Neighbourhood in Warsaw, Poland

Ludwinów (/pl/) is a neighbourhood in Warsaw, Poland, within the district of Ursynów. It is part of the municipal neighbourhood of Jeziorki, and the City Information System area of Jeziorki Północne. The neighbourhood consists of lowrise single-family housing.

The village of Ludwinów was founded in 1864 by German settlers. In 1951, it was incorporated into the city of Warsaw.

== History ==
In 1864, the village of Ludwinów was founded by German settlers. It was located to the north of Jeziorki in the area of current Ludwinowska Street.

On 14 May 1951, Ludwinów was incorporated into the city of Warsaw.
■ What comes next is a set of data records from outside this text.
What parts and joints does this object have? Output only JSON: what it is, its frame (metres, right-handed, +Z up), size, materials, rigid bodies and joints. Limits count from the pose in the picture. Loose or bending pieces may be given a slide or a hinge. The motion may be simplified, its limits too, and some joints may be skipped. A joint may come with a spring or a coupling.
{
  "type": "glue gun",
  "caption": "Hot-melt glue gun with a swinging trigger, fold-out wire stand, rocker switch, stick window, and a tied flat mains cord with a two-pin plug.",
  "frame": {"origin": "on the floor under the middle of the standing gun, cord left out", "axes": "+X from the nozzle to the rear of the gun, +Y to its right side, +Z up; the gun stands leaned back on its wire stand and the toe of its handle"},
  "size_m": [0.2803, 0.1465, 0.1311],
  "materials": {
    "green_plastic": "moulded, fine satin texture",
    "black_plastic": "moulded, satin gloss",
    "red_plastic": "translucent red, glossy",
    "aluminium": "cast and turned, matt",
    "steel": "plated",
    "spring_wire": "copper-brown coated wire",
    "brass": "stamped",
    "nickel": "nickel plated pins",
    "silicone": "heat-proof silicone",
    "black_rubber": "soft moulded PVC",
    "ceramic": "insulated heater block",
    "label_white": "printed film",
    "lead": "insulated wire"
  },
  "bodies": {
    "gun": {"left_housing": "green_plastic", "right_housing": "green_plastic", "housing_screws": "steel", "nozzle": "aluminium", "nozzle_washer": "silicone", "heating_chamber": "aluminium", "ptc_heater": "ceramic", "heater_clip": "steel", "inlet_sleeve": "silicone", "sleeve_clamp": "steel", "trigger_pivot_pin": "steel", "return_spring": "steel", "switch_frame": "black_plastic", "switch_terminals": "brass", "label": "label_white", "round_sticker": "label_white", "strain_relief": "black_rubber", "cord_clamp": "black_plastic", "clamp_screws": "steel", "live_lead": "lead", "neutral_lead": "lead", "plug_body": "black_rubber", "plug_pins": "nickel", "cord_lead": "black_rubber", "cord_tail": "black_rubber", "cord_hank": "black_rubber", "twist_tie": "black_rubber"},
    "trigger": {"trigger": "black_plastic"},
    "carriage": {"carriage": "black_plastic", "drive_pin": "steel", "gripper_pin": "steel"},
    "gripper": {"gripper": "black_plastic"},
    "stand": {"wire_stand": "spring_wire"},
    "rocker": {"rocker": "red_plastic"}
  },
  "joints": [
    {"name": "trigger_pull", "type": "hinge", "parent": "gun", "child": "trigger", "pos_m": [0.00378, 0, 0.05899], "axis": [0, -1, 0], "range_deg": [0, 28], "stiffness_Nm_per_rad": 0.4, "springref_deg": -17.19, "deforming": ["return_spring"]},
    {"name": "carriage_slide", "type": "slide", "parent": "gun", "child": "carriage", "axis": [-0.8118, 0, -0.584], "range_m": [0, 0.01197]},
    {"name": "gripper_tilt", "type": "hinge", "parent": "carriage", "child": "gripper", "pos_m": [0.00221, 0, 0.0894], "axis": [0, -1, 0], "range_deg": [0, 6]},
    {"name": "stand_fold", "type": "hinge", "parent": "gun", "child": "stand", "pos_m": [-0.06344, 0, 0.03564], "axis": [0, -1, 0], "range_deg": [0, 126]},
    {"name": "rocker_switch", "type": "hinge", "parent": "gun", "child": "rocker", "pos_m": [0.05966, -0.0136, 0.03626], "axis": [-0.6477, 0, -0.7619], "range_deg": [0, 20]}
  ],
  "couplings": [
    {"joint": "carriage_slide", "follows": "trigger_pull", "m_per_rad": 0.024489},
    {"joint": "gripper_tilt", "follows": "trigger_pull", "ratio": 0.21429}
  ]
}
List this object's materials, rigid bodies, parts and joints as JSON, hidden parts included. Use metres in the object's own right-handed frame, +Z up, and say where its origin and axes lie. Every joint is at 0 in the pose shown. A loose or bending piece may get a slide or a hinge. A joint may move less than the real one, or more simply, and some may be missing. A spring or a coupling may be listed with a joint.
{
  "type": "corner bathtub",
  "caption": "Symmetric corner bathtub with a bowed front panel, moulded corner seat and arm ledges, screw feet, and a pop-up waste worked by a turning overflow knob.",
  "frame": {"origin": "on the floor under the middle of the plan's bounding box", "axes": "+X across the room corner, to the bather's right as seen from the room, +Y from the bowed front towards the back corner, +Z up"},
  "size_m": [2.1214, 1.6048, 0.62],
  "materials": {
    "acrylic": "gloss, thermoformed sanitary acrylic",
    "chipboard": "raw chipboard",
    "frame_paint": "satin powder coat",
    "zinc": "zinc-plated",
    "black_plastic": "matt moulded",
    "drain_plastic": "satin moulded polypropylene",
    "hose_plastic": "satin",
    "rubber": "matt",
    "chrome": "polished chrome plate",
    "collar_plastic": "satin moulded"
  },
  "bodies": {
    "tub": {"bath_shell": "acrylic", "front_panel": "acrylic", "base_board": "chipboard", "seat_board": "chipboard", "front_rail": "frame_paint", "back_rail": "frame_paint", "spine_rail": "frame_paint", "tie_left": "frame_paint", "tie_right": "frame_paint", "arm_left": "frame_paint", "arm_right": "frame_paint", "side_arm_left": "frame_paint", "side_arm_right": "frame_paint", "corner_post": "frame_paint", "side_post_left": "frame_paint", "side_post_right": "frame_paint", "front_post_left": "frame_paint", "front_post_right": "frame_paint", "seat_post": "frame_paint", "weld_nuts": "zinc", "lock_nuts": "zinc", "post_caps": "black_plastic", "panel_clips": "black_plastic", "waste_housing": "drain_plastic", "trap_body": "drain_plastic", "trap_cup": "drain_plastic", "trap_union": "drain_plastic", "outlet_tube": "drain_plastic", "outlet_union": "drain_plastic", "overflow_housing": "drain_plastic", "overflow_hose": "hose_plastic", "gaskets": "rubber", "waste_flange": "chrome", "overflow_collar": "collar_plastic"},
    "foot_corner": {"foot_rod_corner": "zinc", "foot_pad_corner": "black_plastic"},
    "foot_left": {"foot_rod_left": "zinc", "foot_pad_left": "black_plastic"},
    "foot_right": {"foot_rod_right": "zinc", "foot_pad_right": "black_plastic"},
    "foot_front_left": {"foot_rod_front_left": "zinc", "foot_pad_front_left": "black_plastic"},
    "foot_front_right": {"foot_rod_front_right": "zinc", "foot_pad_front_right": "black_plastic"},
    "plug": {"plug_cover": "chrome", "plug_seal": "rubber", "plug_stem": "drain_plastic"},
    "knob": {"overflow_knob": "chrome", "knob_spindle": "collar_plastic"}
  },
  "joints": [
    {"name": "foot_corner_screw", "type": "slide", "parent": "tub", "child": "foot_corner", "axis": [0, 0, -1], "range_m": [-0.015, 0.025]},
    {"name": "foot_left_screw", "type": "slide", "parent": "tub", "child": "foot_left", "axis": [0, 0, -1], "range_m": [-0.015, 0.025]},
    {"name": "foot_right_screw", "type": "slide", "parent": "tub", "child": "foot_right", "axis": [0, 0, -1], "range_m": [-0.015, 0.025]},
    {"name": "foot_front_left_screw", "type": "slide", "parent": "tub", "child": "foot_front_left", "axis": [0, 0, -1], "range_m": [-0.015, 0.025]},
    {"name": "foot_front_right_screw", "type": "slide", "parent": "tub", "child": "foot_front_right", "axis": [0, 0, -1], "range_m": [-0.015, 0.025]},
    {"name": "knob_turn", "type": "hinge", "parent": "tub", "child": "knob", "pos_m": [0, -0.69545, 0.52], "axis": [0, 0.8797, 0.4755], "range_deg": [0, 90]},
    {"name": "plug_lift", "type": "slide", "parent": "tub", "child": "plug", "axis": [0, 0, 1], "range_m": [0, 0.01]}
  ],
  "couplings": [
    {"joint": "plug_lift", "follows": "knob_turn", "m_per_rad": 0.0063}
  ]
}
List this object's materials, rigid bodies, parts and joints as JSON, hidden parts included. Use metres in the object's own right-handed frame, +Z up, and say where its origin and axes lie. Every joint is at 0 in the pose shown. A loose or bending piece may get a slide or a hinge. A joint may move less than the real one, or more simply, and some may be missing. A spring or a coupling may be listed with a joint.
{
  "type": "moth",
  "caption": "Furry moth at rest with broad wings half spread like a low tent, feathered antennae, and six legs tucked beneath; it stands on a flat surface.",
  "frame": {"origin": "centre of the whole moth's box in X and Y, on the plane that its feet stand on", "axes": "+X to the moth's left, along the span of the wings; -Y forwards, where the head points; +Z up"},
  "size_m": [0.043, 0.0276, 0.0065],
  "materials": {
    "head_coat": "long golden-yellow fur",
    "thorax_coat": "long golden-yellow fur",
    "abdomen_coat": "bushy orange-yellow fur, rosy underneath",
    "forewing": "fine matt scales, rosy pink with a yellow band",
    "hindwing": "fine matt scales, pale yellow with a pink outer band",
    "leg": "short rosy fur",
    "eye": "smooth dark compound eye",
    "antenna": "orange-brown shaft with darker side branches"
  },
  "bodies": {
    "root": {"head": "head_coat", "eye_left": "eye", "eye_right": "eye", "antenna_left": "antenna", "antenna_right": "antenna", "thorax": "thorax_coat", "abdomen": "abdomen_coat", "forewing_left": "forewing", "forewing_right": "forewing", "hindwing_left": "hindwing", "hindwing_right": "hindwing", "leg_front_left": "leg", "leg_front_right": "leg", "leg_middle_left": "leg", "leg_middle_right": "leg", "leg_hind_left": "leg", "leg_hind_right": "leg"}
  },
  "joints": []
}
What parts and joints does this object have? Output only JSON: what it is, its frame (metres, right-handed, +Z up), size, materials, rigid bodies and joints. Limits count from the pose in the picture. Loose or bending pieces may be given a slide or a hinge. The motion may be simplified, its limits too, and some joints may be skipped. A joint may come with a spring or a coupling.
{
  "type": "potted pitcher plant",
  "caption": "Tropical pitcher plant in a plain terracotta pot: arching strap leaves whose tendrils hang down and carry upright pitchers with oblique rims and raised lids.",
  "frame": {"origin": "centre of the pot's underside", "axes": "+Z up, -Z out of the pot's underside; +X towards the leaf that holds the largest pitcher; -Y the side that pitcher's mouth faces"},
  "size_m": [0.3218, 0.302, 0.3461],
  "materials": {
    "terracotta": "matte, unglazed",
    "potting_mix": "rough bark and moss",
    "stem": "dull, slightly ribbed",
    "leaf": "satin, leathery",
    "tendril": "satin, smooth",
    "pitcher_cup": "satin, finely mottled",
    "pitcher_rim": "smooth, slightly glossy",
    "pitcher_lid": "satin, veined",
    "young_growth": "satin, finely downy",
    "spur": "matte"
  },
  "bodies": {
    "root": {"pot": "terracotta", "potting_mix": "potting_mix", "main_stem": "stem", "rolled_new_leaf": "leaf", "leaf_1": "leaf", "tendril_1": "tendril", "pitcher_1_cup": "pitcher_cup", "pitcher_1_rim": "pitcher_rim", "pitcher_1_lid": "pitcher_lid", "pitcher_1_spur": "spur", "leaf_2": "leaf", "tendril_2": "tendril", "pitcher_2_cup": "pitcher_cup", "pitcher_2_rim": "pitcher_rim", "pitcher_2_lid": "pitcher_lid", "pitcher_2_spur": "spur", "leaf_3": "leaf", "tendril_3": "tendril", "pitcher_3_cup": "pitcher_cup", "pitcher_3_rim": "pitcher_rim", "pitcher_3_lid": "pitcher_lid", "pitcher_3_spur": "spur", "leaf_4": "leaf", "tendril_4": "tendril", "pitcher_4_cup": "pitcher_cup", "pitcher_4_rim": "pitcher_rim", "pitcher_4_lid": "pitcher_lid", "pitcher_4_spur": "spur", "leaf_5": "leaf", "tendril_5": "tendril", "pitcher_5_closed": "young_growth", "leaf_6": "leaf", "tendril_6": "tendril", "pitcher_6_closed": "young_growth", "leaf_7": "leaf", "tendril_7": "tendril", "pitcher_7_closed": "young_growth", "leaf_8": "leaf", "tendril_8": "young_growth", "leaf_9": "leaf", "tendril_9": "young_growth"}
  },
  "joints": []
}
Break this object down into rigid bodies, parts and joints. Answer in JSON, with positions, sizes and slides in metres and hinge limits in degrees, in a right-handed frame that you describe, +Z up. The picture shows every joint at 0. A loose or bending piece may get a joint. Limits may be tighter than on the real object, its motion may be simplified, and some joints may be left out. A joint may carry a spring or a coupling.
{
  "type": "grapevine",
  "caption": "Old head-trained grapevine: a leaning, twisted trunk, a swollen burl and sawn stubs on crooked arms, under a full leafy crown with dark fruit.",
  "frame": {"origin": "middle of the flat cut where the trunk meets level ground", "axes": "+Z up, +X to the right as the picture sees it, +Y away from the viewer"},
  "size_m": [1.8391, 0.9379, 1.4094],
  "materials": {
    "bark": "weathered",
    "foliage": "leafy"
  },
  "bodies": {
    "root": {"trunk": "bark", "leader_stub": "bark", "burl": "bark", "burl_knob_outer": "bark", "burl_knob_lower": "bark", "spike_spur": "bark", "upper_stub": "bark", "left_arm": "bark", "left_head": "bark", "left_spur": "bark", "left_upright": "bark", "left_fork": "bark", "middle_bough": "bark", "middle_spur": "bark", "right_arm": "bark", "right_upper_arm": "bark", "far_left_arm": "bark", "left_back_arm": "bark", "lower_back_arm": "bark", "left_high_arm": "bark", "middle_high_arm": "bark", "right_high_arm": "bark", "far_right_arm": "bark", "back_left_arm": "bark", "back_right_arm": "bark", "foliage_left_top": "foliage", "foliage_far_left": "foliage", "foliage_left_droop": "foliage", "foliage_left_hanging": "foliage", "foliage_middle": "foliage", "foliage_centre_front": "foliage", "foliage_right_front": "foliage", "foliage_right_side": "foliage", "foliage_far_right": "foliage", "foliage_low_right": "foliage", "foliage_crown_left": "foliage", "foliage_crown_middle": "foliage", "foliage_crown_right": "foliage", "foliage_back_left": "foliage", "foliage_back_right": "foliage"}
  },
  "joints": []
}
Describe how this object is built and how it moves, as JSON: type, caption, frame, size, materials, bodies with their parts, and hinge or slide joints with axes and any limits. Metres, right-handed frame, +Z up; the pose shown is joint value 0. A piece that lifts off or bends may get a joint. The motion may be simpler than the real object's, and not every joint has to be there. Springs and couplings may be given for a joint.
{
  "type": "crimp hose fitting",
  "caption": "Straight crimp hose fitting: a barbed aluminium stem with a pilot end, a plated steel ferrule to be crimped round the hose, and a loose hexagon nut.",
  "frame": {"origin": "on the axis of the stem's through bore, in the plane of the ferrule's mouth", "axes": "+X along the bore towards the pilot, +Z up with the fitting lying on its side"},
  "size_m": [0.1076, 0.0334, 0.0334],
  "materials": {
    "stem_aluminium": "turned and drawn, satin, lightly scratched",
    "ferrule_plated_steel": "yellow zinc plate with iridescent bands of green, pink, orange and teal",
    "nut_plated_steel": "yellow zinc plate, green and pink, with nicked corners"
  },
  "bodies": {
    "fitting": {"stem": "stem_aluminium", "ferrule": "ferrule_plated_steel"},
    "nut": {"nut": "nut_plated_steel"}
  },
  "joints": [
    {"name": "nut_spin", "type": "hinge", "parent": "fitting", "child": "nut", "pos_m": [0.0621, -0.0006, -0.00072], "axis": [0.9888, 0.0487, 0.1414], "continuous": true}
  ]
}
In 1996, Ludwinów became part of the municipal neighbourhood of Jeziorki, a subdivision of the municipality of Warsaw-Ursynów, which was replaced by the district of Ursynów in 2002.

In 1998, the district of Ursynów was subdivided into the City Information System areas, with Ludwinów becoming part of Jeziorki Północne.

== Characteristics ==
Jeziorki is a residential area consisting of low-rise single-family housing. It is located in the area of Ludwinowska Street, within the district of Ursynów, within the municipal neighbourhood of Jeziorki, and the City Information System area of Jeziorki Północne.